DEFENSE/Taiwan, U.S. quiet over latest transit by U.S. warship through Strait
Taipei, April 24 (CNA) The United States and Taiwan have been unusually quiet over the most recent passage of an American Navy warship through the Taiwan Strait that began late Tuesday evening, Taiwan time.
Private-sector observers who had detected the transit using commercial websites monitoring maritime traffic posted about it on social media on Wednesday.
The page Taiwan Security Monitor on X identified the vessel as the USS William P. Lawrence (DDG-110), an Arleigh Burke-class destroyer.
The transit began at 10:25 p.m. on Tuesday, and by 10 p.m. the next day, the vessel was located in waters off the southern municipality of Tainan, Taiwan. This was the vessel's last known location as of press time.
Meanwhile, the page "Taiwan ADIZ" on X reported the presence of a U.S. Navy MQ-4C reconnaissance drone flying close to Taiwan's main island as the U.S. ship was making the transit.
Using services provided by the Flightradar 24 website, "Taiwan ADIZ" said the drone had been flying close to Taiwan proper hours before the transit began.

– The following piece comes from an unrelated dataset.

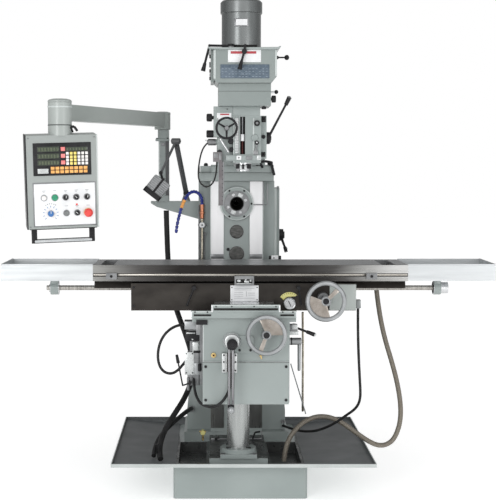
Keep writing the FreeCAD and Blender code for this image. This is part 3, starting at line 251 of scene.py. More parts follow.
def make_materials():
    paint_dark, paint_light = (0.255, 0.292, 0.284), (0.300, 0.338, 0.330)
    worn = (0.44, 0.47, 0.46)
    made = {"paint": finish("grey_green_paint", paint_dark, paint_light, (0.30, 0.44), scale=3.0, grain=(700,
        # the head's paint is the same grey-green made darker: painted shade on the gear and belt housings
        0.10, 0.0003), edge=worn, radius=0.003, coat=0.15), "shaded_head_paint": finish("shaded_head_paint", (0.205, 0.238,
        0.230), (0.245, 0.278, 0.270), (0.30, 0.44), scale=3.0, grain=(700, 0.08, 0.0002), edge=(0.38, 0.41,
        0.40), radius=0.003, coat=0.15), "light_paint": finish("light_grey_paint", (0.42, 0.44, 0.42), (0.50,
        0.52, 0.50), (0.32, 0.45), scale=4.0, grain=(700, 0.1, 0.0003), edge=(0.7, 0.7, 0.68), coat=0.15),
        "boom_paint": finish("boom_paint", (0.29, 0.32, 0.305), (0.35, 0.38, 0.365), (0.28, 0.42), scale=3.0,
        grain=(700, 0.1, 0.0003), edge=(0.6, 0.62, 0.6), coat=0.2), "pan": finish("pan_enamel", (0.085, 0.092,
        0.095), (0.11, 0.118, 0.122), (0.42, 0.55), scale=2.0, grain=(500, 0.12, 0.0003), edge=(0.3, 0.32,
        # the sump finish is dark oil on the casting together with painted shade inside the base opening
        0.31), radius=0.002), "sump": finish("oil_and_shade_casting", (0.018, 0.019, 0.019), (0.075, 0.08, 0.078), (0.2,
        0.5), scale=7.0, grain=(250, 0.35, 0.0008), edge=(0.2, 0.2, 0.2)), "way": finish("ground_way", (0.74,
        0.74, 0.75), (0.84, 0.84, 0.85), (0.34, 0.46), metal=0.35, scale=5.0, stretch=(3, 3, 0.5), grain=(160,
        0.18, 0.0002), edge=(0.85, 0.85, 0.85), radius=0.001), "table_top": finish("ground_table", (0.23, 0.237,
        0.243), (0.29, 0.297, 0.303), (0.30, 0.40), metal=0.8, scale=3.0, stretch=(0.5, 7, 7), grain=(160, 0.2,
        # table_front: painted reflection, dark across the middle of the table's front and lighter towards its
        # ends
        0.0002), edge=(0.75, 0.75, 0.74)), "table_front": graded("table_front", "X", [(-0.742, (0.24, 0.24,
        0.23)), (-0.52, (0.075, 0.072, 0.07)), (-0.30, (0.022, 0.020, 0.019)), (0.30, (0.020, 0.018, 0.017)),
        (0.52, (0.075, 0.072, 0.07)), (0.66, (0.30, 0.30, 0.29)), (0.858, (0.52, 0.52, 0.51))], (0.24, 0.4),
        (0.4, 8, 8)), "bright_groove": finish("bright_groove", (0.24, 0.225, 0.20), (0.44, 0.42, 0.385), (0.25,
        # the dark iron finish is near-black iron; on the saddle front this darkness is a painted dark
        # reflection on ground metal
        0.4), metal=0.8, scale=8.0, stretch=(0.5, 8, 8), radius=0.0008), "dark_iron": finish("dark_ground_iron",
        (0.024, 0.021, 0.019), (0.050, 0.045, 0.040), (0.28, 0.5), metal=0.55, scale=6.0, stretch=(1, 2, 2),
        grain=(300, 0.25, 0.0005), edge=(0.30, 0.29, 0.27)), "tray": finish("brushed_tray", (0.48, 0.50, 0.51),
        (0.60, 0.62, 0.63), (0.34, 0.46), metal=0.6, scale=5.0, stretch=(0.5, 8, 8), grain=(220, 0.15, 0.0002),
        edge=(0.9, 0.9, 0.9), radius=0.0012), "steel": finish("bright_steel", (0.55, 0.56, 0.57), (0.76, 0.77,
        0.78), (0.18, 0.34), metal=0.95, scale=12.0, grain=(300, 0.12, 0.0002), edge=(0.85, 0.85, 0.85),
        radius=0.0015), "dull_steel": finish("dull_steel", (0.16, 0.165, 0.17), (0.27, 0.275, 0.28), (0.32,
        0.5), metal=0.8, scale=14.0, grain=(350, 0.3, 0.0004), edge=(0.5, 0.5, 0.5), radius=0.0015),
        "aluminium": finish("satin_aluminium", (0.27, 0.283, 0.29), (0.40, 0.412, 0.42), (0.30, 0.42),
        metal=0.7, scale=10.0, grain=(380, 0.18, 0.0003), edge=(0.85, 0.85, 0.85), radius=0.0015),
        # the web finish's bronze tint is a painted reflection of warm surroundings on the wheels' webs
        "web": finish("web_reflection_tint", (0.20, 0.175, 0.15), (0.42, 0.385, 0.35), (0.24, 0.36), metal=0.9,
        scale=14.0, grain=(260, 0.2, 0.0003), edge=(0.8, 0.78, 0.74), radius=0.001),
        "motor": finish("motor_enamel", (0.15, 0.161, 0.161), (0.24, 0.252, 0.252), (0.22, 0.32), metal=0.9,
        scale=3.0, stretch=(4, 4, 0.6), grain=(600, 0.04, 0.0001), edge=(0.34, 0.35, 0.35)),
        "black": finish("black_enamel", (0.010, 0.010, 0.011), (0.022, 0.022, 0.024), (0.25, 0.42), scale=18.0,
        grain=(500, 0.2, 0.0003), edge=(0.10, 0.10, 0.10), radius=0.001), "rubber": finish("black_sheath",
        (0.010, 0.010, 0.010), (0.024, 0.024, 0.025), (0.38, 0.55), scale=20.0, grain=(700, 0.25, 0.0003),
        radius=0.0005), "braid": woven("braided_hose", (0.10, 0.085, 0.065), (0.36, 0.33, 0.28), 120.0),
        "blue": finish("blue_links", (0.010, 0.018, 0.16), (0.02, 0.035, 0.28), (0.28, 0.4), scale=30.0,
        grain=(500, 0.1, 0.0002), edge=(0.10, 0.14, 0.5), radius=0.0008), "orange": finish("orange_tap", (0.78,
        0.30, 0.05), (0.90, 0.42, 0.10), (0.3, 0.42), scale=30.0, grain=(500, 0.1, 0.0002)),
        "copper": finish("copper_fitting", (0.42, 0.16, 0.09), (0.60, 0.26, 0.15), (0.26, 0.4), metal=0.85,
        scale=30.0, edge=(0.8, 0.5, 0.35), radius=0.001), "brass": finish("brass", (0.50, 0.36, 0.14), (0.72,
        0.55, 0.26), (0.22, 0.36), metal=0.95, scale=30.0, edge=(0.9, 0.75, 0.45), radius=0.001),
        "red": finish("red_plastic", (0.62, 0.035, 0.03), (0.74, 0.06, 0.05), (0.25, 0.36), scale=25.0,
        grain=(500, 0.08, 0.0002), coat=0.3, edge=(0.85, 0.2, 0.18), radius=0.001),
        "green": finish("green_plastic", (0.01, 0.20, 0.10), (0.02, 0.30, 0.16), (0.25, 0.36), scale=25.0,
        grain=(500, 0.08, 0.0002), coat=0.3, radius=0.001), "blue_cap": finish("blue_plastic", (0.02, 0.10,
        0.30), (0.035, 0.16, 0.42), (0.25, 0.36), scale=25.0, grain=(500, 0.08, 0.0002), coat=0.3,
        radius=0.001), "white": finish("white_plastic", (0.70, 0.71, 0.72), (0.79, 0.80, 0.81), (0.3, 0.42),
        scale=20.0, grain=(500, 0.06, 0.0002), radius=0.0008), "plate_mark": finish("plate_mark", (0.30, 0.31,
        0.32), (0.40, 0.41, 0.42), (0.4, 0.5), scale=30.0), "chart": finish("chart_plate", (0.06, 0.09, 0.125),
        (0.11, 0.15, 0.195), (0.3, 0.45), metal=0.2, scale=40.0, stretch=(1, 1, 1.6), grain=(500, 0.06, 0.0002),
        edge=(0.4, 0.45, 0.5), radius=0.0008), "chart_line": finish("chart_line", (0.13, 0.17, 0.21), (0.24,
        0.29, 0.34), (0.35, 0.45), scale=30.0), "display": finish("display_window", (0.030, 0.040, 0.028),
        (0.05, 0.062, 0.045), (0.12, 0.2), scale=40.0, coat=0.5), "digit": finish("unlit_digit", (0.055, 0.075,
        0.04), (0.09, 0.11, 0.06), (0.3, 0.4), scale=60.0), "key_white": finish("white_key", (0.70, 0.68, 0.66),
        (0.85, 0.83, 0.82), (0.35, 0.45), scale=60.0), "key_yellow": finish("yellow_key", (0.75, 0.60, 0.12),
        (0.88, 0.74, 0.25), (0.35, 0.45), scale=60.0), "key_orange": finish("orange_key", (0.72, 0.33, 0.08),
        (0.88, 0.48, 0.15), (0.35, 0.45), scale=60.0), "key_pink": finish("pink_key", (0.70, 0.16, 0.16), (0.85,
        0.30, 0.28), (0.35, 0.45), scale=60.0), "yellow": finish("yellow_enamel", (0.60, 0.56, 0.18), (0.76,
        # the dark recess finish is painted shade inside holes, slots and vents and under the pendant case; on
        # the saddle it also marks dark seams
        0.72, 0.30), (0.35, 0.5), scale=40.0), "dark_hole": finish("dark_recess", (0.006, 0.006, 0.006), (0.018,
        0.017, 0.016), (0.4, 0.6), scale=30.0), "dark_red": finish("oiled_screw", (0.035, 0.010, 0.010), (0.085,
        0.028, 0.025), (0.25, 0.4), metal=0.5, scale=60.0, stretch=(1, 1, 6)),
        "purple_grey": finish("anodised_case", (0.13, 0.12, 0.125), (0.19, 0.18, 0.185), (0.3, 0.42), metal=0.5,
        scale=15.0, edge=(0.4, 0.4, 0.4), radius=0.001), "seam": finish("shadowed_seam", (0.06, 0.068, 0.066),
        # the lighter edge finish is painted highlight along the lit edges of painted castings
        (0.10, 0.11, 0.108), (0.5, 0.6), scale=30.0), "edge_highlight": finish("painted_edge_highlight", (0.44, 0.48,
        0.47), (0.52, 0.56, 0.55), (0.28, 0.4), scale=8.0, grain=(700, 0.1, 0.0003), edge=(0.75, 0.77, 0.76),
        radius=0.0015, coat=0.15), "bright_pad": finish("bright_pad", (0.48, 0.50, 0.50), (0.64, 0.66, 0.66),
        (0.22, 0.36), metal=0.5, scale=18.0, grain=(400, 0.15, 0.0002), edge=(0.9, 0.9, 0.9), radius=0.001),
        "badge": finish("motor_badge", (0.14, 0.145, 0.15), (0.24, 0.245, 0.25), (0.25, 0.35), metal=0.7,
        scale=30.0, edge=(0.6, 0.6, 0.6), radius=0.001), "dark_stripe": finish("plain_stripe", (0.36, 0.03,
        0.04), (0.45, 0.045, 0.055), (0.35, 0.45), scale=30.0), "plug": finish("turned_plug", (0.045, 0.045,
        0.043), (0.12, 0.12, 0.115), (0.35, 0.55), metal=0.5, scale=45.0, stretch=(1, 1, 3), grain=(350, 0.5,
        0.0006)), "coolant_pipe": finish("oiled_pipe", (0.22, 0.19, 0.14), (0.60, 0.56, 0.48), (0.2, 0.34),
        metal=0.85, scale=9.0, stretch=(8, 8, 0.6), radius=0.001), "crank_bar": finish("crank_bar", (0.20, 0.20,
        0.21), (0.30, 0.30, 0.31), (0.25, 0.36), metal=0.7, scale=20.0, stretch=(4, 4, 0.5), edge=(0.6, 0.6,
        0.6), radius=0.0015), "lamp_arm": finish("lamp_arm", (0.055, 0.057, 0.06), (0.085, 0.088, 0.092), (0.3,
        0.42), scale=12.0, edge=(0.25, 0.25, 0.25), radius=0.0015), "lamp_case": finish("lamp_case", (0.16,
        0.165, 0.17), (0.26, 0.265, 0.27), (0.3, 0.42), metal=0.6, scale=12.0, edge=(0.5, 0.5, 0.5),
        radius=0.0015), "pendant_front": finish("pendant_front", (0.265, 0.29, 0.28), (0.31, 0.335, 0.325),
        (0.36, 0.46), scale=3.0, grain=(700, 0.1, 0.0003), edge=(0.5, 0.52, 0.51)), "rim_lip": finish("pan_lip",
        (0.40, 0.43, 0.42), (0.50, 0.53, 0.52), (0.35, 0.48), scale=6.0, grain=(500, 0.12, 0.0003), edge=(0.7,
        # the low way finish is painted shade for the lower ends of the column ways
        0.72, 0.71), radius=0.0015), "low_way": finish("shaded_way", (0.095, 0.098, 0.094), (0.20, 0.205, 0.198),
        (0.25, 0.4), metal=0.6, scale=5.0, stretch=(4, 4, 0.6), grain=(250, 0.25, 0.0003)),
        "handle_bar": finish("handle_bar", (0.42, 0.44, 0.45), (0.58, 0.60, 0.61), (0.25, 0.35), metal=0.8,
        scale=6.0, stretch=(0.5, 8, 8), grain=(400, 0.06, 0.0001)), "screw_sleeve": finish("screw_sleeve",
        (0.30, 0.315, 0.31), (0.42, 0.435, 0.43), (0.20, 0.30), metal=0.85, scale=6.0, stretch=(3, 3, 0.3),
        grain=(400, 0.04, 0.00005)), "lens": finish("lamp_lens", (0.55, 0.56, 0.55), (0.70, 0.71, 0.70), (0.08,
        0.15), scale=30.0, coat=0.8), "thread": finish("thread", (0.20, 0.19, 0.17), (0.55, 0.53, 0.50), (0.25,
        0.4), metal=0.85, scale=400.0, stretch=(1, 0.02, 0.02), grain=(400, 0.6, 0.001)),}
    for name in ("black", "rubber", "dark_hole", "display", "dark_iron", "dark_red"):
        made[name].node_tree.nodes["Principled BSDF"].inputs["Specular IOR Level"].default_value = 0.2
    return made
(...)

However, the U.S. 7th Fleet, which has typically issued statements about its transits through the strait, and Taiwan's Ministry of National Defense (MND) have kept quiet about the situation.
When asked by CNA for comment, the MND said it "had no comment" on the reported transit by the U.S. vessel.
Su Tzu-yun (蘇紫雲), a research fellow at the Institute for National Defense and Security Research, a think tank, said the silence signaled the normalization of "freedom of navigation" in the Taiwan Strait.
"When U.S. aircraft carriers transit the Central Pacific, they do not purposefully announce that they are transiting the Central Pacific," Su argued.
China should take transits by foreign military vessels through the Taiwan Strait "with a calm mind," Su added.
Su said, however, that the U.S. vessel did "announce" its transit after all, just in a more "subtle" way.
Private-sector vessel trackers show that the vessel apparently turned on its Automatic Identification System (AIS) at the start of the transit and turned it off again near the end of it.
"By turning on its AIS, it already made [the transit] public," Su said.
According to Su, military vessels usually leave their AIS off to avoid exposing their location and turn them on in busy waters to avoid collision with other ships.

The People's Liberation Army's (PLA) Eastern Theater Command responded to the transit with a boilerplate statement.
Shi Yi (施毅), a spokesperson for the command, said on Thursday that the U.S. destroyer USS William P. Lawrence transited the Taiwan Strait on Wednesday, criticizing the U.S. for "publicly hyping" the event, despite the absence of any official U.S. comment.
The PLA Eastern Theater Command organized naval and air forces to track and monitor the U.S. vessel's transit throughout its entire course, and effectively dealt with it in accordance with the law, according to Shi's statement.